SET TASK -
Using the material below, print the line that contains "(short_flap_width, short_flap_depth, short_crease_height)", the line that contains "obj.parent = empty", and every line in between, exactly and nothing else.

RECORDS TO USE -

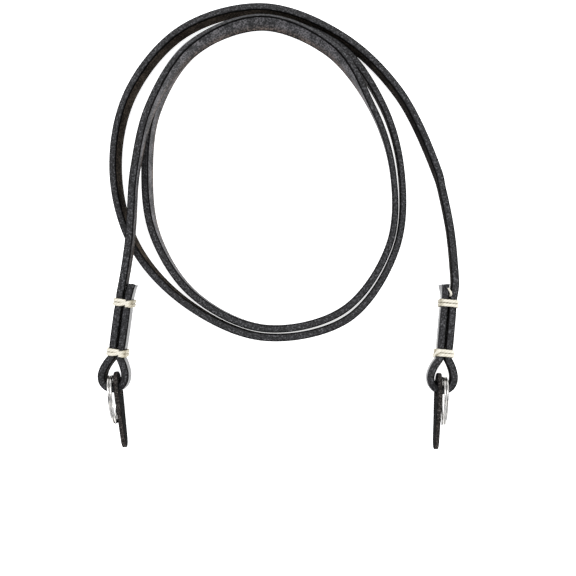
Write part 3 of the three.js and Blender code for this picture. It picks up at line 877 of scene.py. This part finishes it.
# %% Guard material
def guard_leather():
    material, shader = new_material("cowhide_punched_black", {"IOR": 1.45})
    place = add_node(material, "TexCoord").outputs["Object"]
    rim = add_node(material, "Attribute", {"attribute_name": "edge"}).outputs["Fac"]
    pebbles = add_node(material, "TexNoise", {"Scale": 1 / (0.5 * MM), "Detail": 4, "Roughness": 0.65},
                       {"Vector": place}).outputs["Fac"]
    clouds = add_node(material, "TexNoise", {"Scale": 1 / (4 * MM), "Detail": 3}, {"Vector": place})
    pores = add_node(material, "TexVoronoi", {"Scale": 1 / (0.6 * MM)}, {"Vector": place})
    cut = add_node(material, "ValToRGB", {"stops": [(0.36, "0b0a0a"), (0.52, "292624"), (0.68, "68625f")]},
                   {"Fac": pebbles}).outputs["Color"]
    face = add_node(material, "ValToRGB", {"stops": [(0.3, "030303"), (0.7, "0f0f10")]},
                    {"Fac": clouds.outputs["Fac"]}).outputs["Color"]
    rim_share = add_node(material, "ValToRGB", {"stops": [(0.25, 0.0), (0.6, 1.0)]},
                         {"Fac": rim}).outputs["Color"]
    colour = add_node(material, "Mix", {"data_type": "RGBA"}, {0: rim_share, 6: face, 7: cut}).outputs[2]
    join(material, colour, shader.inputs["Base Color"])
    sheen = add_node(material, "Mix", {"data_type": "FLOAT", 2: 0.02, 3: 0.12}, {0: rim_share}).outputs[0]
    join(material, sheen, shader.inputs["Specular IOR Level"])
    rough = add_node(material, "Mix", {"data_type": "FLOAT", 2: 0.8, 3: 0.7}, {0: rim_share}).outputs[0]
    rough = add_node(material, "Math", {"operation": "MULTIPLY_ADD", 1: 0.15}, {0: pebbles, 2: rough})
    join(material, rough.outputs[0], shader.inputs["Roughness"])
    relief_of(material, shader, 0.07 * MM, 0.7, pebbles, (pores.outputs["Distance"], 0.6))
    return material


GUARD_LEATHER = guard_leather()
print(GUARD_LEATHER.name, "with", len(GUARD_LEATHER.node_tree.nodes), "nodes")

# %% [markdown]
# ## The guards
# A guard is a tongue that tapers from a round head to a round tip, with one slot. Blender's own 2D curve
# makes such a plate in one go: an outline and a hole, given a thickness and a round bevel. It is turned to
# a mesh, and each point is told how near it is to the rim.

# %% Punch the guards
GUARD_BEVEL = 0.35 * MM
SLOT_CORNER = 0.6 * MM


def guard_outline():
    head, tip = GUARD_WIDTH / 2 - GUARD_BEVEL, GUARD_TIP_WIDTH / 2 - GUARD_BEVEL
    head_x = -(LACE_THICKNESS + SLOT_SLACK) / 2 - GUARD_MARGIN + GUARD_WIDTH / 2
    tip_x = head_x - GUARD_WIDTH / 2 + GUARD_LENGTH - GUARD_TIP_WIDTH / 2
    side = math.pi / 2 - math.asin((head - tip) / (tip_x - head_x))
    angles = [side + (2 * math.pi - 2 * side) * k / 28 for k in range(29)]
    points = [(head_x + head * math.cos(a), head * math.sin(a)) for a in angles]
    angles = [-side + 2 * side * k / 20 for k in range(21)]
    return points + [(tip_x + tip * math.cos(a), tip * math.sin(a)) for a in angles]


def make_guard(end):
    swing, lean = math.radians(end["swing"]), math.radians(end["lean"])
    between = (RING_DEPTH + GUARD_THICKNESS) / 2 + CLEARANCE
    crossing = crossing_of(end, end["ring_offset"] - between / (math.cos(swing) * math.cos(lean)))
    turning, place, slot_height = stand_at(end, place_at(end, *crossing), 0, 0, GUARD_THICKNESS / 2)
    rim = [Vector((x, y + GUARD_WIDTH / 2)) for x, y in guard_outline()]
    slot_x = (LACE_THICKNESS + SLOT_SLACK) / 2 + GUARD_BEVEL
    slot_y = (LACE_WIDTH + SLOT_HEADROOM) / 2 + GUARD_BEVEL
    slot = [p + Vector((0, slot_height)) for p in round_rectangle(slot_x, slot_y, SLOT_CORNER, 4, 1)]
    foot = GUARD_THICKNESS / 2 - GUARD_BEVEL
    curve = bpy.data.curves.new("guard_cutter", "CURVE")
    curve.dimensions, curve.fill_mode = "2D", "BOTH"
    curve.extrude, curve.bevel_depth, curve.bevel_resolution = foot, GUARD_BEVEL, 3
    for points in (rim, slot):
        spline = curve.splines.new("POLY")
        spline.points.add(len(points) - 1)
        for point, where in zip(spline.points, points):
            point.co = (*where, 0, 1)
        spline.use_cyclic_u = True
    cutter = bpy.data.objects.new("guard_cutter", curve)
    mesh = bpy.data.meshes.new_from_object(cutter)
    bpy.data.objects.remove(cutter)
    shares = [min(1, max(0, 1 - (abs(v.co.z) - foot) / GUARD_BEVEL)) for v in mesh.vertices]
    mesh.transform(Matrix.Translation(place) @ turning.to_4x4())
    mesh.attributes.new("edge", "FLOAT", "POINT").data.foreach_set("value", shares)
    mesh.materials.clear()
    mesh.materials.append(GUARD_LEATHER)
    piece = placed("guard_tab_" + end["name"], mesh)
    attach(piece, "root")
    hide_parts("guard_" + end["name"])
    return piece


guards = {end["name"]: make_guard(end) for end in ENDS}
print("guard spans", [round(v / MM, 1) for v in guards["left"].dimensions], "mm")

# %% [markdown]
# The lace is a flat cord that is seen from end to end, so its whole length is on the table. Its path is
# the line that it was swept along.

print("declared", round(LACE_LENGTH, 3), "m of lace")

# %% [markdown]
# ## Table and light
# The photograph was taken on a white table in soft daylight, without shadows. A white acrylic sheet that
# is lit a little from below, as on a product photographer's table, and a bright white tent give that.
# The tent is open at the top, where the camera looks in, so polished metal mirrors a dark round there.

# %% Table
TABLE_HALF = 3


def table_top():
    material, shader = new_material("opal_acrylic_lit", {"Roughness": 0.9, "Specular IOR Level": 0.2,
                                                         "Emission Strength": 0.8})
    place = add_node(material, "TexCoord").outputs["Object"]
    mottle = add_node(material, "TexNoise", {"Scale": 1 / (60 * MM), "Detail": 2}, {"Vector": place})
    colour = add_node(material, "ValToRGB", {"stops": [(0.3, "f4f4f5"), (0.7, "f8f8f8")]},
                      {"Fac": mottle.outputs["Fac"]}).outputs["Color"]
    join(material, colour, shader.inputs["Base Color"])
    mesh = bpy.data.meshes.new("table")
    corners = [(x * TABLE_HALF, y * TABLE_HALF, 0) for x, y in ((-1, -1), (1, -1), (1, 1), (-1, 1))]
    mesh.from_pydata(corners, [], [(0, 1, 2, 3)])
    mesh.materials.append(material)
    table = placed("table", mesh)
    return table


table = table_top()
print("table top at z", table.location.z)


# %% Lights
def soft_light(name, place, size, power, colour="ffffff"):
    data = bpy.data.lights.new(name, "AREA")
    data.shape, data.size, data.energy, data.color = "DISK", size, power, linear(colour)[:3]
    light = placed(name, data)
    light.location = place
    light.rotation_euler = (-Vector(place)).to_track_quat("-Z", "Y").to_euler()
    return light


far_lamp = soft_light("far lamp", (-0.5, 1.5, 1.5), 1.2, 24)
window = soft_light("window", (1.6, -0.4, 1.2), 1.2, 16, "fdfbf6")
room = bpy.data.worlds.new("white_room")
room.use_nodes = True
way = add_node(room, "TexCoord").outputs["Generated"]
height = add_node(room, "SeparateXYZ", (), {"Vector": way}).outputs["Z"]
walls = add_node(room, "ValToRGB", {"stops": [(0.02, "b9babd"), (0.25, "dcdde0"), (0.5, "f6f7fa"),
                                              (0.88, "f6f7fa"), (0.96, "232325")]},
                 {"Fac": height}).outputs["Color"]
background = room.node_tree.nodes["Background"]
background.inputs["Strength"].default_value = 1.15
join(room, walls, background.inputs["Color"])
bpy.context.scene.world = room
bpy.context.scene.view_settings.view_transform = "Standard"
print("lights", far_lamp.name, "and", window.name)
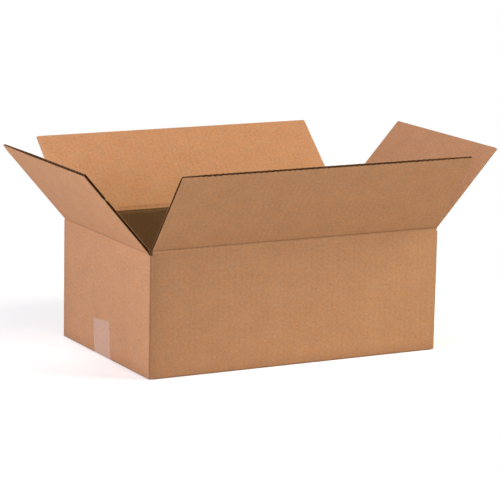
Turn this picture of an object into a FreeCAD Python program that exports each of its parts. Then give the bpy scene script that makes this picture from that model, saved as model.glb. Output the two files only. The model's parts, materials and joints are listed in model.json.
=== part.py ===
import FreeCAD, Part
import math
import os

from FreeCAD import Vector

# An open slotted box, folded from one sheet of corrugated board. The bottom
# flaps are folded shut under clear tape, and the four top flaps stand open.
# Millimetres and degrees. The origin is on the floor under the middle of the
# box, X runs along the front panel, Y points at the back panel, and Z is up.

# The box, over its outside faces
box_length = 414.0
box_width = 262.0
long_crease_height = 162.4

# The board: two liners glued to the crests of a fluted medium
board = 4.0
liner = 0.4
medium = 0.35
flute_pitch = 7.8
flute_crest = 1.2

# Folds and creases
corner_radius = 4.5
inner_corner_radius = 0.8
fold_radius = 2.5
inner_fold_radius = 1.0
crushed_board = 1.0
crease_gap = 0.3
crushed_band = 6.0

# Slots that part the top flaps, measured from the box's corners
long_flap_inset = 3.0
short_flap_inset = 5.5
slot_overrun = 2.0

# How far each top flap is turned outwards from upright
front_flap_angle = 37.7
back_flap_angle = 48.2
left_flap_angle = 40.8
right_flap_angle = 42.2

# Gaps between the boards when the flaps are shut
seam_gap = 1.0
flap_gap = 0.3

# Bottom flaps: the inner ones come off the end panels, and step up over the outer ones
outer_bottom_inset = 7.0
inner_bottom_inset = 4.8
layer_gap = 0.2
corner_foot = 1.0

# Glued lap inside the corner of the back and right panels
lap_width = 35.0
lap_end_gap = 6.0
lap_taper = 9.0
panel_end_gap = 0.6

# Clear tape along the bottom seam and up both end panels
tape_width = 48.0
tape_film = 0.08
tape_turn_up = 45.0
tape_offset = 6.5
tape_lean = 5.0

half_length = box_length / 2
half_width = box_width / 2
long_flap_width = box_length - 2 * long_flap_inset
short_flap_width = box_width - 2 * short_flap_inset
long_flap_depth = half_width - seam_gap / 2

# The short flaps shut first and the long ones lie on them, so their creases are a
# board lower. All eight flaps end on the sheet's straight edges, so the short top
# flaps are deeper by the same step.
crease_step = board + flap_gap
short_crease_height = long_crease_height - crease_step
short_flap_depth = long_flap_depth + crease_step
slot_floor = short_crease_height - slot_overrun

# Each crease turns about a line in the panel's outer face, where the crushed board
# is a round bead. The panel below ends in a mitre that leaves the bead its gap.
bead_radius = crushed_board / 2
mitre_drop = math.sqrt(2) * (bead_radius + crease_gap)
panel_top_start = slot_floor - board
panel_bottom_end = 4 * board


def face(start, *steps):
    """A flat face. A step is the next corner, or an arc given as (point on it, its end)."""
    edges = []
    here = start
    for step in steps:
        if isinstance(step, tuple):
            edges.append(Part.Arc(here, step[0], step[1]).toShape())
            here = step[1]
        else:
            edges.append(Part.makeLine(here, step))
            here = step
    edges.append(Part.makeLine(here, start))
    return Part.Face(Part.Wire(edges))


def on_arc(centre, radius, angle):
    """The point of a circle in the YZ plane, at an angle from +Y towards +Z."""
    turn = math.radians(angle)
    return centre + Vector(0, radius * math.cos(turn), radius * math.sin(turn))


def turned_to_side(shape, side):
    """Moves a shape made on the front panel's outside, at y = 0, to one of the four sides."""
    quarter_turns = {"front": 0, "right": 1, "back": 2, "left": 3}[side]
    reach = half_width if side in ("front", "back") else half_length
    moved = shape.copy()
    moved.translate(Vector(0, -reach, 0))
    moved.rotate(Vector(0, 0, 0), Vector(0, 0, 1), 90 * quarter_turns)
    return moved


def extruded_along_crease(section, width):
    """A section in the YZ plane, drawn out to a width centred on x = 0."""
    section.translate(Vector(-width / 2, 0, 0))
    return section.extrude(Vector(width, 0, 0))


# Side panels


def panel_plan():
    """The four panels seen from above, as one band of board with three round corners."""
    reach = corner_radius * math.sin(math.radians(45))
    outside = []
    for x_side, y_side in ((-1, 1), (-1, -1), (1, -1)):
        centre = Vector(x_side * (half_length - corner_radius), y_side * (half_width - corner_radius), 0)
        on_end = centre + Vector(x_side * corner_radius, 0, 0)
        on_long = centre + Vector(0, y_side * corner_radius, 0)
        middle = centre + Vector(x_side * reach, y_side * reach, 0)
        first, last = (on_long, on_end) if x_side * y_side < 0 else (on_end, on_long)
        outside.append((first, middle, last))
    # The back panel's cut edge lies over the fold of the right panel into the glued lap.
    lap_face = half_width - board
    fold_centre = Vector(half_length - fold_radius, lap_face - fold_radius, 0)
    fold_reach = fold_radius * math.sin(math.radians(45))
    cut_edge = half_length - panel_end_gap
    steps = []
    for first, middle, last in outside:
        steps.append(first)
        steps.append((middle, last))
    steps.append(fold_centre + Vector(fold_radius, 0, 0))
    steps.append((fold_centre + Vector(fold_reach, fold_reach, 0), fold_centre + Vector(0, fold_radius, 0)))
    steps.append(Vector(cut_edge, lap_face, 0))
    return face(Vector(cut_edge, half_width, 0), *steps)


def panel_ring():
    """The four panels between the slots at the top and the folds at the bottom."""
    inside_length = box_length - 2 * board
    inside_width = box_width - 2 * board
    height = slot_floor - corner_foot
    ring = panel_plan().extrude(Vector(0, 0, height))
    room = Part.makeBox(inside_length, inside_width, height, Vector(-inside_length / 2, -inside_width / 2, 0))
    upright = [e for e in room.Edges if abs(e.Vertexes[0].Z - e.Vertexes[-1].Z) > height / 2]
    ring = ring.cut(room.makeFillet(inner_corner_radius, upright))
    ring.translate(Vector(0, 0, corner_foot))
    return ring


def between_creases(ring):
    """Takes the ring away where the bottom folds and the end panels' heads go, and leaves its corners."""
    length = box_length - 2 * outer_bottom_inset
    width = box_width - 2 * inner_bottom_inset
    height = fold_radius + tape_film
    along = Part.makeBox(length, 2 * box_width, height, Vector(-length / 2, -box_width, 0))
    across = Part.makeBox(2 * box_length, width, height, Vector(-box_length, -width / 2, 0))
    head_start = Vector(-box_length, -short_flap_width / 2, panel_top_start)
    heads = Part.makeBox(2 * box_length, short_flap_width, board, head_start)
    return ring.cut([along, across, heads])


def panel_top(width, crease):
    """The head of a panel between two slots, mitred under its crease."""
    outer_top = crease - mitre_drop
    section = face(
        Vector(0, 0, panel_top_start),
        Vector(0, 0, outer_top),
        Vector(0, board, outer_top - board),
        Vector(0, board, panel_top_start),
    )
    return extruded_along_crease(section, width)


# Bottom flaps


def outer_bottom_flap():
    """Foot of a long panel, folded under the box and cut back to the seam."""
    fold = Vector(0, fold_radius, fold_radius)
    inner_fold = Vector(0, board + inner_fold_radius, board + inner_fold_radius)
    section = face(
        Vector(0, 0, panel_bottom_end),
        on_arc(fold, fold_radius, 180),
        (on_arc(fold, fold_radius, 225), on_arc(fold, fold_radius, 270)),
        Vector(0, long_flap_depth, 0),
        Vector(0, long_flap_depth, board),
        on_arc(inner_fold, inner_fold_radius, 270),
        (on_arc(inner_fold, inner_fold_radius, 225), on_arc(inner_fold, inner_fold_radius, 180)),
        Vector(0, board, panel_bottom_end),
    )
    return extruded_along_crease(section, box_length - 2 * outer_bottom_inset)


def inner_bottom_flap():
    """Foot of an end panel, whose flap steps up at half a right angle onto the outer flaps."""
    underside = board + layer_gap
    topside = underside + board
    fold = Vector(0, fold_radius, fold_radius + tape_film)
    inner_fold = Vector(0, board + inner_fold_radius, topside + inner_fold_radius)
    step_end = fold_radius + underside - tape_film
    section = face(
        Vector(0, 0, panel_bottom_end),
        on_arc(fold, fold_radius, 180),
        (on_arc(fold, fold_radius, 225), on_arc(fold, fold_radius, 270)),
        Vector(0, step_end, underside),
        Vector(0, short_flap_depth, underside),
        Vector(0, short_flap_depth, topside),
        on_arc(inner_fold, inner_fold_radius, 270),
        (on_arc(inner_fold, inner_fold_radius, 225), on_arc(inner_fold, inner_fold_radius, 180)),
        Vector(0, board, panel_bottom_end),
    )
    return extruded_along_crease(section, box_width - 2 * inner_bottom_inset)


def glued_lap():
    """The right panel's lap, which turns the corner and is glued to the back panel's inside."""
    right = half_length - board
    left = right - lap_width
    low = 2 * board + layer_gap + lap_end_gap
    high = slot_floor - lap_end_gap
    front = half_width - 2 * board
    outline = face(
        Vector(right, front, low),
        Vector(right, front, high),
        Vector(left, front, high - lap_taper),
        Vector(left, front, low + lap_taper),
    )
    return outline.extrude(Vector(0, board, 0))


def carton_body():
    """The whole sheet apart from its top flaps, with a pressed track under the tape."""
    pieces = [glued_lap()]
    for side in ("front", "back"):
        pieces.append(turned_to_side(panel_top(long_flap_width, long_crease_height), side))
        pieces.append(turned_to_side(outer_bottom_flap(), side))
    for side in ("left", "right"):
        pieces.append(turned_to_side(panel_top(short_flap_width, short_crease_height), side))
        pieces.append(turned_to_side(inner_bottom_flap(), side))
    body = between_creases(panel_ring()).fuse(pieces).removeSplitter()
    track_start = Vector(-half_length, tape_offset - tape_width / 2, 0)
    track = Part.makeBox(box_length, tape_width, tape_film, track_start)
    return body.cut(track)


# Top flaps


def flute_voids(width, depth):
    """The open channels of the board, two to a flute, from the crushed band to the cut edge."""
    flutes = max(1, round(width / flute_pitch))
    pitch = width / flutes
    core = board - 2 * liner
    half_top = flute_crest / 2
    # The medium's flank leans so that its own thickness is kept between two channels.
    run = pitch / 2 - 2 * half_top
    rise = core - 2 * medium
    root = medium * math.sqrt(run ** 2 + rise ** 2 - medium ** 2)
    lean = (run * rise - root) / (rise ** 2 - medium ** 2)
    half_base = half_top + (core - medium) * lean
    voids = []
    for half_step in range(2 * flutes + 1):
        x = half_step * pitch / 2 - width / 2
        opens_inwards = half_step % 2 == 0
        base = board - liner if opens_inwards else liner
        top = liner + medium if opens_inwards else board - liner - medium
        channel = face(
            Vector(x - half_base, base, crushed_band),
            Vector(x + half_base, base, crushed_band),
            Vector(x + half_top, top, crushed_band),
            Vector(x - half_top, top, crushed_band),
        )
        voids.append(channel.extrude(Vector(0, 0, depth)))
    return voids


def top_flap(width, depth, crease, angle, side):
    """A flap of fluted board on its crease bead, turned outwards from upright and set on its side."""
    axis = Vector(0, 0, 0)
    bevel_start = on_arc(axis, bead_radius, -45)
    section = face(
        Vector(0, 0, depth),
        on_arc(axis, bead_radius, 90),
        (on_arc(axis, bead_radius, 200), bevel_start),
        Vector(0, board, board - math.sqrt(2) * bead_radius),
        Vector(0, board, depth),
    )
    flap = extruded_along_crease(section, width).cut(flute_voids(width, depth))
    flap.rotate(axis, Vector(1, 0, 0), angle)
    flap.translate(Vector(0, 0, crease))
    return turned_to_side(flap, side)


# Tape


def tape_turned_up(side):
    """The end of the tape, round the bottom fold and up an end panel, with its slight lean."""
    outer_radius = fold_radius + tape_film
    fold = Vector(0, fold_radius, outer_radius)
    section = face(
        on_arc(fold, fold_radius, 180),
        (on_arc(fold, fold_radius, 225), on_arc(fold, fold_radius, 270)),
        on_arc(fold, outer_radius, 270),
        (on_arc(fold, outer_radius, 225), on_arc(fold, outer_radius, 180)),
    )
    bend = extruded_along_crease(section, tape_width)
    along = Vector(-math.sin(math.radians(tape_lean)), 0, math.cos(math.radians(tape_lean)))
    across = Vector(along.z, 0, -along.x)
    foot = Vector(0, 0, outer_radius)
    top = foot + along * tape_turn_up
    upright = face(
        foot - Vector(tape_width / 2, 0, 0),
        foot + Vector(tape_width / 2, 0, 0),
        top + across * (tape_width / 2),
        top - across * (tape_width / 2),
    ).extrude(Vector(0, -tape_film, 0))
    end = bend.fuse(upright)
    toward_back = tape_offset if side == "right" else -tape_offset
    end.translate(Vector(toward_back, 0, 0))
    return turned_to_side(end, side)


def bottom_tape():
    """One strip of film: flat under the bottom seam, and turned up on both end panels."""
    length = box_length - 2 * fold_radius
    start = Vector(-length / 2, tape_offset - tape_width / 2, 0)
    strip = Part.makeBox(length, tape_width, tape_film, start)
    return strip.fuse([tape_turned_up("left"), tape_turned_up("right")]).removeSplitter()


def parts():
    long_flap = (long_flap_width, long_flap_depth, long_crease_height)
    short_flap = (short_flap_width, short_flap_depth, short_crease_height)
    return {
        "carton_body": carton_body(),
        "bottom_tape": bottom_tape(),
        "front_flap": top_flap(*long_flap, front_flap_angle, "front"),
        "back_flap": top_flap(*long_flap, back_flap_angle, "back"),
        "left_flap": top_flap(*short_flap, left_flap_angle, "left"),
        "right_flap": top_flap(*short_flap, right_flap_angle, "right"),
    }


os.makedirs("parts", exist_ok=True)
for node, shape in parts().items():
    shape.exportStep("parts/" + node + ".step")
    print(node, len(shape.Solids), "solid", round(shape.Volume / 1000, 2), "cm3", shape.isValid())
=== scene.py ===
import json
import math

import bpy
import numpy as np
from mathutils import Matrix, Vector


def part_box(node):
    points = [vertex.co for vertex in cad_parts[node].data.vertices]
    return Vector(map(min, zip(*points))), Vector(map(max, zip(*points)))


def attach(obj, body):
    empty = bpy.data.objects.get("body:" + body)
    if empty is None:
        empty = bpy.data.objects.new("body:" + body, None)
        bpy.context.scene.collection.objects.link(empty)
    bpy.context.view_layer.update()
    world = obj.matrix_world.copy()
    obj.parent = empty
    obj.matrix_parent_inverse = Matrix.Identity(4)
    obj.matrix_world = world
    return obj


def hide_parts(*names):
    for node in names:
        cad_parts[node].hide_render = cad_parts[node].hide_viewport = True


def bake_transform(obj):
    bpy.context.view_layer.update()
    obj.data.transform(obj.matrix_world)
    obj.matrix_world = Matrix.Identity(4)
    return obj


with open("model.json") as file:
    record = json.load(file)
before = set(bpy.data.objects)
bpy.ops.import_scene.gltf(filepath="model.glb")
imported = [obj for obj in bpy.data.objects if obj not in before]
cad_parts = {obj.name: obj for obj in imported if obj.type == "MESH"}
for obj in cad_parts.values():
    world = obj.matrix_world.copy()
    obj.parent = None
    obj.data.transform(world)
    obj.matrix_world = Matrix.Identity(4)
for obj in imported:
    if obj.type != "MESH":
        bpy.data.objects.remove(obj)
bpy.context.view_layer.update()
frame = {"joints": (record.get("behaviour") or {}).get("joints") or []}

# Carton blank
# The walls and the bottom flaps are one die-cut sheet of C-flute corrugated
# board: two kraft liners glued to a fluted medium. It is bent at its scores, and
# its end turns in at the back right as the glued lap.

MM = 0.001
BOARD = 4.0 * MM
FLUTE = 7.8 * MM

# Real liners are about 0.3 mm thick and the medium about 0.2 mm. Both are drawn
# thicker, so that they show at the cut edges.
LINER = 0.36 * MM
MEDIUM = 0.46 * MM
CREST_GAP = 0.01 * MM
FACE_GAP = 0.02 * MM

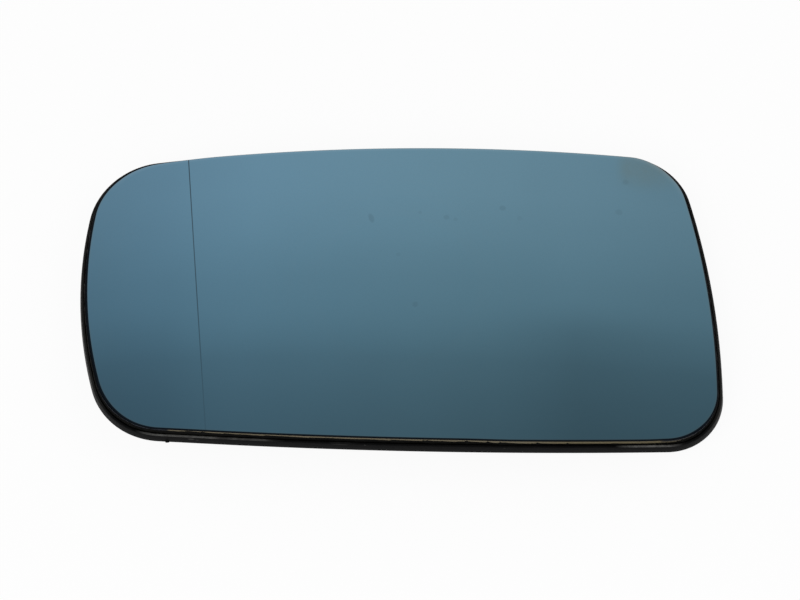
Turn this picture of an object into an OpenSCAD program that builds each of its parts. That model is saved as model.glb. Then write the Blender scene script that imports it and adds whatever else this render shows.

THE RESPONSE -
    short_flap = (short_flap_width, short_flap_depth, short_crease_height)
    return {
        "carton_body": carton_body(),
        "bottom_tape": bottom_tape(),
        "front_flap": top_flap(*long_flap, front_flap_angle, "front"),
        "back_flap": top_flap(*long_flap, back_flap_angle, "back"),
        "left_flap": top_flap(*short_flap, left_flap_angle, "left"),
        "right_flap": top_flap(*short_flap, right_flap_angle, "right"),
    }


os.makedirs("parts", exist_ok=True)
for node, shape in parts().items():
    shape.exportStep("parts/" + node + ".step")
    print(node, len(shape.Solids), "solid", round(shape.Volume / 1000, 2), "cm3", shape.isValid())
=== scene.py ===
import json
import math

import bpy
import numpy as np
from mathutils import Matrix, Vector


def part_box(node):
    points = [vertex.co for vertex in cad_parts[node].data.vertices]
    return Vector(map(min, zip(*points))), Vector(map(max, zip(*points)))


def attach(obj, body):
    empty = bpy.data.objects.get("body:" + body)
    if empty is None:
        empty = bpy.data.objects.new("body:" + body, None)
        bpy.context.scene.collection.objects.link(empty)
    bpy.context.view_layer.update()
    world = obj.matrix_world.copy()
    obj.parent = empty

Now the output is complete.